STORED DATA start

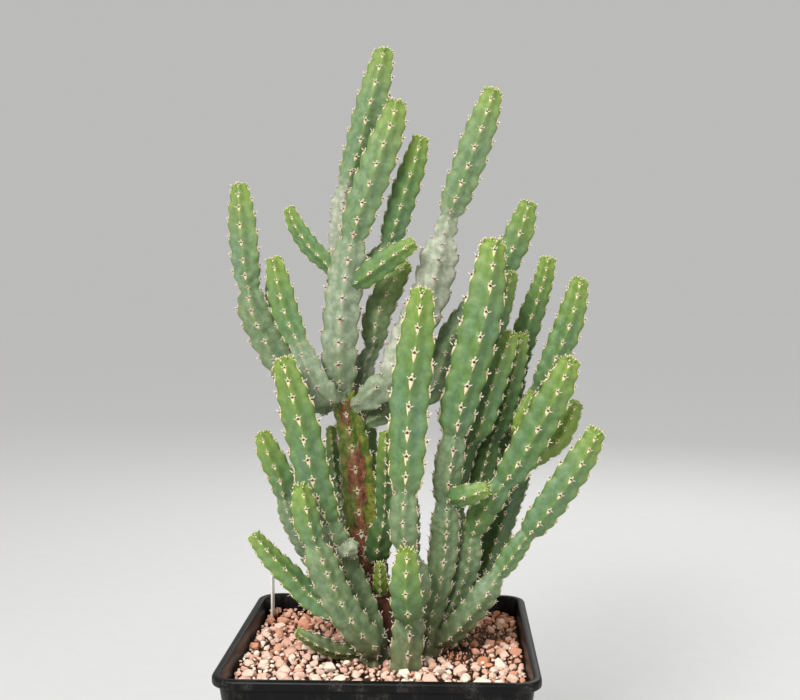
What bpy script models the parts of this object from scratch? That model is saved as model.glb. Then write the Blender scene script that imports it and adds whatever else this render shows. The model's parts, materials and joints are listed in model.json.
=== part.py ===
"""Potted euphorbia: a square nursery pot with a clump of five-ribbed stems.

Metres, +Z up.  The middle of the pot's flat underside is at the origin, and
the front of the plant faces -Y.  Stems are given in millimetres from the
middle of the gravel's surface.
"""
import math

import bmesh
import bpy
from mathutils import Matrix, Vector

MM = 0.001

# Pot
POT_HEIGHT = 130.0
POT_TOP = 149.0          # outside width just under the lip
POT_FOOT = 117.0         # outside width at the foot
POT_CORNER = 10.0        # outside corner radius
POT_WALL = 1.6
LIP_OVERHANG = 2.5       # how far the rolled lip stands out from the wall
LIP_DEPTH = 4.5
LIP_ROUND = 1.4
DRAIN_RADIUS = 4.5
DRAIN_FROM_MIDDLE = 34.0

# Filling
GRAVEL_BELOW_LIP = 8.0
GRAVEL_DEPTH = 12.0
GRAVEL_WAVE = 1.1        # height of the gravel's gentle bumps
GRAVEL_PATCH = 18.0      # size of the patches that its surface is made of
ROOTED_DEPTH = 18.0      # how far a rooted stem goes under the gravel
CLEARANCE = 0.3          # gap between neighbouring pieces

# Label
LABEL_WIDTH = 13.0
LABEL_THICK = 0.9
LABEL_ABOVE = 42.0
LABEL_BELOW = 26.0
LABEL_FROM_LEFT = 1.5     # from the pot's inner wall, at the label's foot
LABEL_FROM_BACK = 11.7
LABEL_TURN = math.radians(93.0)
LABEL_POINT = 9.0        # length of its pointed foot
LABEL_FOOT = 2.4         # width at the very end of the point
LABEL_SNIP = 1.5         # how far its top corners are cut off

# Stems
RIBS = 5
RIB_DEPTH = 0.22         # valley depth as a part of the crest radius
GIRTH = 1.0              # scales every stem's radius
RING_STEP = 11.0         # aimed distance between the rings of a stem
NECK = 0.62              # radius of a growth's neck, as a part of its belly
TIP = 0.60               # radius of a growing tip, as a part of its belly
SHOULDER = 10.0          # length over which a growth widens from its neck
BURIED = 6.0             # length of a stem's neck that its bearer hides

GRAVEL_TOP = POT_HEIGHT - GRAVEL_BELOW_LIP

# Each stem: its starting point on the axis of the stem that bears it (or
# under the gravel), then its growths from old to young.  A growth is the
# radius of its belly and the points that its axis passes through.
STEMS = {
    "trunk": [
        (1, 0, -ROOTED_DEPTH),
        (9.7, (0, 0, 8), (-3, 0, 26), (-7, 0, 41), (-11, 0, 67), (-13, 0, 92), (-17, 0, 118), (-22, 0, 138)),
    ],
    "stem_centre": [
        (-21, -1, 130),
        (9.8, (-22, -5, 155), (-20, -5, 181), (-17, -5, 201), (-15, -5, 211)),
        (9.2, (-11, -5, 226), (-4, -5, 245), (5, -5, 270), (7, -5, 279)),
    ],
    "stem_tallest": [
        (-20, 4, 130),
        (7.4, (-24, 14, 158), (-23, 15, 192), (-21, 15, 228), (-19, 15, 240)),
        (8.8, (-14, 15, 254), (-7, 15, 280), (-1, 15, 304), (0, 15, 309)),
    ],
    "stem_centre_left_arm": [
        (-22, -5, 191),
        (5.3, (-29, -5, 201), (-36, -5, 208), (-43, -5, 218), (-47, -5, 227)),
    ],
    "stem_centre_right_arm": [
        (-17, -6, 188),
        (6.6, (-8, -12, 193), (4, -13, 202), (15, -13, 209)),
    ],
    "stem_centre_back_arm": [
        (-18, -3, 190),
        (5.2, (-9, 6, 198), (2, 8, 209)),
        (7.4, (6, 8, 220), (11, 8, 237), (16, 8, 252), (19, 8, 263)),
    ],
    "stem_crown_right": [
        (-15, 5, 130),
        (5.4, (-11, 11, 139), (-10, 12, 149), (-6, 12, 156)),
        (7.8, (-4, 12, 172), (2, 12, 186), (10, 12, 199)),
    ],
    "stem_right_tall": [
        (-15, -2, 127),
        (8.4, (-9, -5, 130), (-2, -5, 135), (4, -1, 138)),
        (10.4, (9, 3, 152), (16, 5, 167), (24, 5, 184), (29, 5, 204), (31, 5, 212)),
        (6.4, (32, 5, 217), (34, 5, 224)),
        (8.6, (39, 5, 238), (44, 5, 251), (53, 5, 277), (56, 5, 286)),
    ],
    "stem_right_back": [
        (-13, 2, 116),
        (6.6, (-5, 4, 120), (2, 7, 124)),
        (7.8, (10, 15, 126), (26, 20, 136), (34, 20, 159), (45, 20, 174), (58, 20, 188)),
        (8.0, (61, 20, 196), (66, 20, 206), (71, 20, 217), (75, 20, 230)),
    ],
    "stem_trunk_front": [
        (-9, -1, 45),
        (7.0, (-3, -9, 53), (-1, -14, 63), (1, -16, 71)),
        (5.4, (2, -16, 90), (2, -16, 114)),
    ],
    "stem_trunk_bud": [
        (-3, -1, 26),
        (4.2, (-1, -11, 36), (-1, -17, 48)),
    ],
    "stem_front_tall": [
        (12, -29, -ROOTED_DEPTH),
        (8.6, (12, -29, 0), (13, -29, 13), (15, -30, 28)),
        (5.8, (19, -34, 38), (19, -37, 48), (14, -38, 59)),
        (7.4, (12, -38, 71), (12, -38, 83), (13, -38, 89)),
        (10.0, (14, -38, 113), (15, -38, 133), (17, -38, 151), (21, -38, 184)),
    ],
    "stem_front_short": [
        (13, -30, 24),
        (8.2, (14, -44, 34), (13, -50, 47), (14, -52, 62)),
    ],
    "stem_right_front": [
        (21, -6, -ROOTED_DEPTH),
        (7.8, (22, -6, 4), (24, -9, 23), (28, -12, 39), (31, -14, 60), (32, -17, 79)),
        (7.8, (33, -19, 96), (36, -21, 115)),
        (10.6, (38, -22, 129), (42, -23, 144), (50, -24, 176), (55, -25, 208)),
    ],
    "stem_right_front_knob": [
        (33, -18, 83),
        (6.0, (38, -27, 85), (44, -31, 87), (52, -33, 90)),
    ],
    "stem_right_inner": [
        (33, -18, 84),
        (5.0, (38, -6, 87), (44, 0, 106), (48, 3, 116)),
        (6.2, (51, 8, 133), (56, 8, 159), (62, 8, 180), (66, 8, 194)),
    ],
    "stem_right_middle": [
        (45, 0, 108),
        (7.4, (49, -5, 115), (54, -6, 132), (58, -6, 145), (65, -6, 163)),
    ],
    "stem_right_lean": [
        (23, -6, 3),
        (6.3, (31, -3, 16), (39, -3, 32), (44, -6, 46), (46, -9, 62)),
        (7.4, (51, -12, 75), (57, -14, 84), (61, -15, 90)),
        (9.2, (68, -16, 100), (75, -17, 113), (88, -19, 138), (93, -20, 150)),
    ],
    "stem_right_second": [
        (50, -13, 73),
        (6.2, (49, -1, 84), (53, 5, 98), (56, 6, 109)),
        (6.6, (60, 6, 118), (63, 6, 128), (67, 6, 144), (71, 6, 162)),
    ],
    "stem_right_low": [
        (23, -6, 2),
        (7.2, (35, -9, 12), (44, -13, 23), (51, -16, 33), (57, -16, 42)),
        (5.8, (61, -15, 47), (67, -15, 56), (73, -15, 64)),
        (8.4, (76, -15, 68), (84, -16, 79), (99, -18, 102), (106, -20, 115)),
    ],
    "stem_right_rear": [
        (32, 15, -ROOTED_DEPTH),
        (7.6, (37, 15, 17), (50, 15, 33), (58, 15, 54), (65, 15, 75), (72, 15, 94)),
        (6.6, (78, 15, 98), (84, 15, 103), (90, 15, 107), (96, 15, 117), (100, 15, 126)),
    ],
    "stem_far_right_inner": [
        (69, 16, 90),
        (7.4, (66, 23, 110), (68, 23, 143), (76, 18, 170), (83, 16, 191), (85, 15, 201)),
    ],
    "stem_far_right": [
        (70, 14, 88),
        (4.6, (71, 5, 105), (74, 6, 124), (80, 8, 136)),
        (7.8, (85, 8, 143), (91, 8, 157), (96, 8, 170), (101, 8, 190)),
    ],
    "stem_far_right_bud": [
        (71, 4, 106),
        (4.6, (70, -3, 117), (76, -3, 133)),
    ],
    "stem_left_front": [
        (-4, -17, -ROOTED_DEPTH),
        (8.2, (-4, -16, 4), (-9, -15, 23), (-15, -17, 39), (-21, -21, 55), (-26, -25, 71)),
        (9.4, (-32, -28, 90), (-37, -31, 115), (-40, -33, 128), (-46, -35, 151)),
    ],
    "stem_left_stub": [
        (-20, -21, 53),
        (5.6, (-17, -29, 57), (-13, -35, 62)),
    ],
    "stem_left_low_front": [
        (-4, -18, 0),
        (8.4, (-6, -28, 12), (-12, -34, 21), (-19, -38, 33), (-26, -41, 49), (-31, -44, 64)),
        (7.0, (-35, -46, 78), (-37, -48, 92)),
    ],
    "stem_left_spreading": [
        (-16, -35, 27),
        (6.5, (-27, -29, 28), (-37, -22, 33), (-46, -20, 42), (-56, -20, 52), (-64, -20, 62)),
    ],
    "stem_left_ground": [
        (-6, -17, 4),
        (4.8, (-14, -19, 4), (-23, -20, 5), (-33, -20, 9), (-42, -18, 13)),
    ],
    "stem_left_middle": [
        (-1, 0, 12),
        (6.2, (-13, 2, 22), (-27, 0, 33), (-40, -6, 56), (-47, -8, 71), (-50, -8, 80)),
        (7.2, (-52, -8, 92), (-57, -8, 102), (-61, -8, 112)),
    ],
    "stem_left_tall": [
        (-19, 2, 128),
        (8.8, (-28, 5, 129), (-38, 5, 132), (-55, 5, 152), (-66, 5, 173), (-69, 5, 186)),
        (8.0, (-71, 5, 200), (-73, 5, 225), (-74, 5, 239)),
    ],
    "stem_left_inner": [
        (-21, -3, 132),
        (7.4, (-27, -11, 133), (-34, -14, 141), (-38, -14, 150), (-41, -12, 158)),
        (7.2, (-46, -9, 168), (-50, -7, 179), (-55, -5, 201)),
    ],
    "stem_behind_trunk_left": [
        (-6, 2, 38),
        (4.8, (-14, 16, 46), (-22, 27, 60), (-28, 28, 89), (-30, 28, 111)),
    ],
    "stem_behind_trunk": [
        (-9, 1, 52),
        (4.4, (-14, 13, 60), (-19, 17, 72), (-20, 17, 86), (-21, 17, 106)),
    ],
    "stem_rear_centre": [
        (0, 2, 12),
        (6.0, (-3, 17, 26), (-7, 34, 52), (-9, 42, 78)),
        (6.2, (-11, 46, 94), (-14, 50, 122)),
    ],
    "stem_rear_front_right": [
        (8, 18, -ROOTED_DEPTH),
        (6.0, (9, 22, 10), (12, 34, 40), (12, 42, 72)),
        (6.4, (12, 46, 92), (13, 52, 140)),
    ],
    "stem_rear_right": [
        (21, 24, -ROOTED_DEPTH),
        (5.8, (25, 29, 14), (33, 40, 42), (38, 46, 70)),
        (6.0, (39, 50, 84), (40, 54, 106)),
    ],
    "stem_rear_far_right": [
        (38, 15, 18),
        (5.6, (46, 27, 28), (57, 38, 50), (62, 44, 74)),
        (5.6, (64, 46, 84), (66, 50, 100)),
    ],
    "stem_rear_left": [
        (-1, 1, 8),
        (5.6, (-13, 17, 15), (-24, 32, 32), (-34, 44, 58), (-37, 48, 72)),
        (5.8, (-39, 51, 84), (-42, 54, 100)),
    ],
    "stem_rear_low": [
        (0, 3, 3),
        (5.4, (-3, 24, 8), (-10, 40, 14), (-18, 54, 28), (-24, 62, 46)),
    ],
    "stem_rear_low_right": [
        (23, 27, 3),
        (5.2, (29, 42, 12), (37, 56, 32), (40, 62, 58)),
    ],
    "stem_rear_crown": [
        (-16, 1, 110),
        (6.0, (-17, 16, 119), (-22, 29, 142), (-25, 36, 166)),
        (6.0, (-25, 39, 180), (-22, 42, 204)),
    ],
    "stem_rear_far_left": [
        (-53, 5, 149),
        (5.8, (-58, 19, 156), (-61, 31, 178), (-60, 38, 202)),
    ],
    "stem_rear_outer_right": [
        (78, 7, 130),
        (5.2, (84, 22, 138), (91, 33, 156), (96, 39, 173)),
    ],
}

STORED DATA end

:: DIRECTIVE ::
Write down again the exact lines running from the beginning of the data to the line containing "DRAIN_FROM_MIDDLE = 34.0", with both ends included.

:: OUTPUT OF THE EXERCISE ::
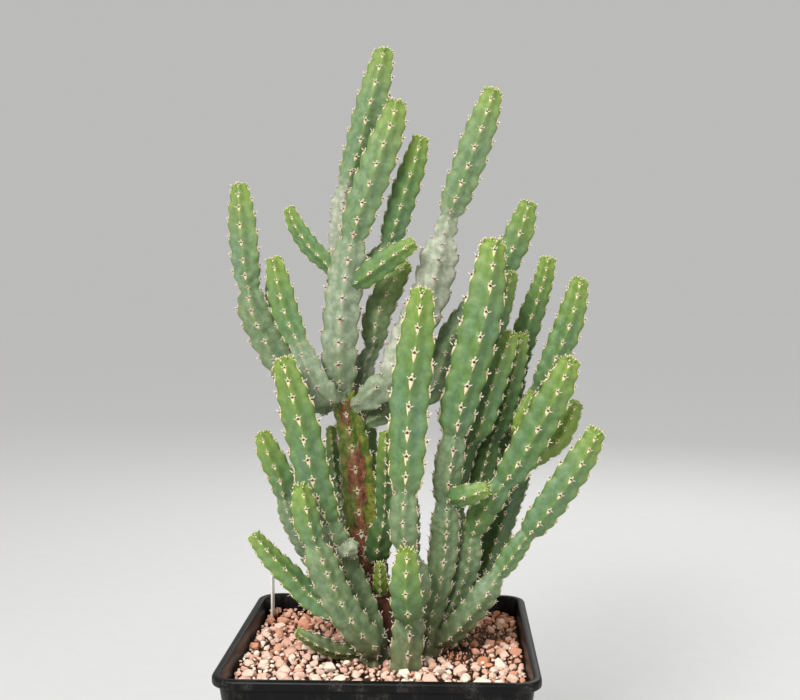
What bpy script models the parts of this object from scratch? That model is saved as model.glb. Then write the Blender scene script that imports it and adds whatever else this render shows. The model's parts, materials and joints are listed in model.json.
=== part.py ===
"""Potted euphorbia: a square nursery pot with a clump of five-ribbed stems.

Metres, +Z up.  The middle of the pot's flat underside is at the origin, and
the front of the plant faces -Y.  Stems are given in millimetres from the
middle of the gravel's surface.
"""
import math

import bmesh
import bpy
from mathutils import Matrix, Vector

MM = 0.001

# Pot
POT_HEIGHT = 130.0
POT_TOP = 149.0          # outside width just under the lip
POT_FOOT = 117.0         # outside width at the foot
POT_CORNER = 10.0        # outside corner radius
POT_WALL = 1.6
LIP_OVERHANG = 2.5       # how far the rolled lip stands out from the wall
LIP_DEPTH = 4.5
LIP_ROUND = 1.4
DRAIN_RADIUS = 4.5
DRAIN_FROM_MIDDLE = 34.0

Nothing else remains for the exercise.